# What to do
Pick out every line in the data below that holds "each".

# Collected material
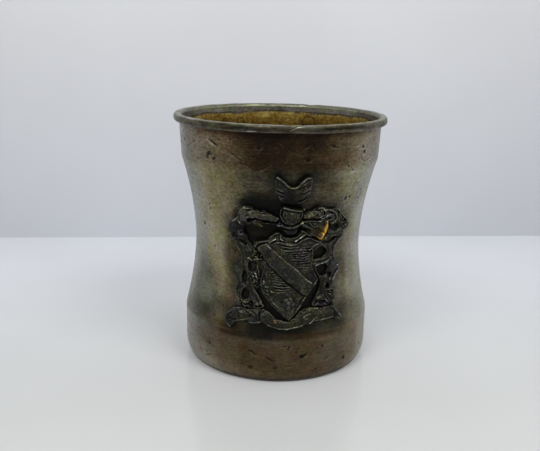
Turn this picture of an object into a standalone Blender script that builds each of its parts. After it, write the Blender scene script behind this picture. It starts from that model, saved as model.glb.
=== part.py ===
# A small silver tankard without a handle: a waisted cup with a beaded rim, a dished base,
# and a cast coat-of-arms mount soldered to its front in six elements.
# Metres, +Z up. The cup stands on z = 0 with its axis on the Z axis, and the mount faces -Y.

import math

import bmesh
import bpy

MM = 0.001
CLEARANCE = 0.3 * MM  # the solder's gap between neighbouring pieces

# The cup, from the floor up. Radii are of its outside.
HEIGHT = 94.0 * MM
FOOT_RADIUS = 35.6 * MM
FOOT_BAND = 19.5 * MM  # height of the straight band at the foot
FOOT_DRAW = 2.7 * MM  # how far the foot draws in where it meets the floor
FOOT_DRAW_HEIGHT = 8.0 * MM
WAIST_RADIUS = 31.7 * MM
WAIST_HEIGHT = 47.0 * MM
WAIST_POWER = 1.75  # 1 would be a cone on each side of the waist, 2 a parabola
MOUTH_RADIUS = 40.0 * MM  # outside of the rim wire
LIP_BAND = 15.5 * MM  # height of the flaring band under the mouth, wire included
LIP_SET_BACK = 2.1 * MM  # from the rim wire's outside back to the wall's
LIP_FLARE = 0.8 * MM
WALL = 1.0 * MM

# The round wire that stiffens the mouth
BEAD_RADIUS = 1.5 * MM
WIRE_CROWN = 1.1 * MM  # wire above the wall's top edge

# The base plate, dished upwards so that the cup stands on a ring
BASE_THICKNESS = 1.0 * MM
BASE_RISE = 0.8 * MM
STANDING_RING = 5.0 * MM  # width of the ring on the floor
DISH_SLOPE = 1.5 * MM  # width of the slope inside it

# The mount. Its outlines are drawn in millimetres: x from its centre line, along the wall,
# and the height above the floor that each point has on the real cup.
MOUNT_HEIGHT = 56.3 * MM
DRAWN_LOW = 20.6
DRAWN_HIGH = 76.9
MOUNT_DROP = 0.25 * MM  # its middle, below the middle of the waist's curve
WRAP_OFFSET = 1.3 * MM  # outside the waist, where drawn widths are true
SHIELD_THICKNESS = 3.2 * MM
MANTLING_THICKNESS = 2.2 * MM
HELM_THICKNESS = 3.4 * MM
WINGS_THICKNESS = 2.2 * MM
RIBBON_THICKNESS = 2.0 * MM
EDGE_SHARE = 0.6  # thickness at an element's edge, as a share of that at its middle
EDGE_WIDTH = 2.5  # drawn millimetres from the edge to the full thickness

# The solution
Turn this picture of an object into a standalone Blender script that builds each of its parts. After it, write the Blender scene script behind this picture. It starts from that model, saved as model.glb.
WAIST_POWER = 1.75  # 1 would be a cone on each side of the waist, 2 a parabola
# and the height above the floor that each point has on the real cup.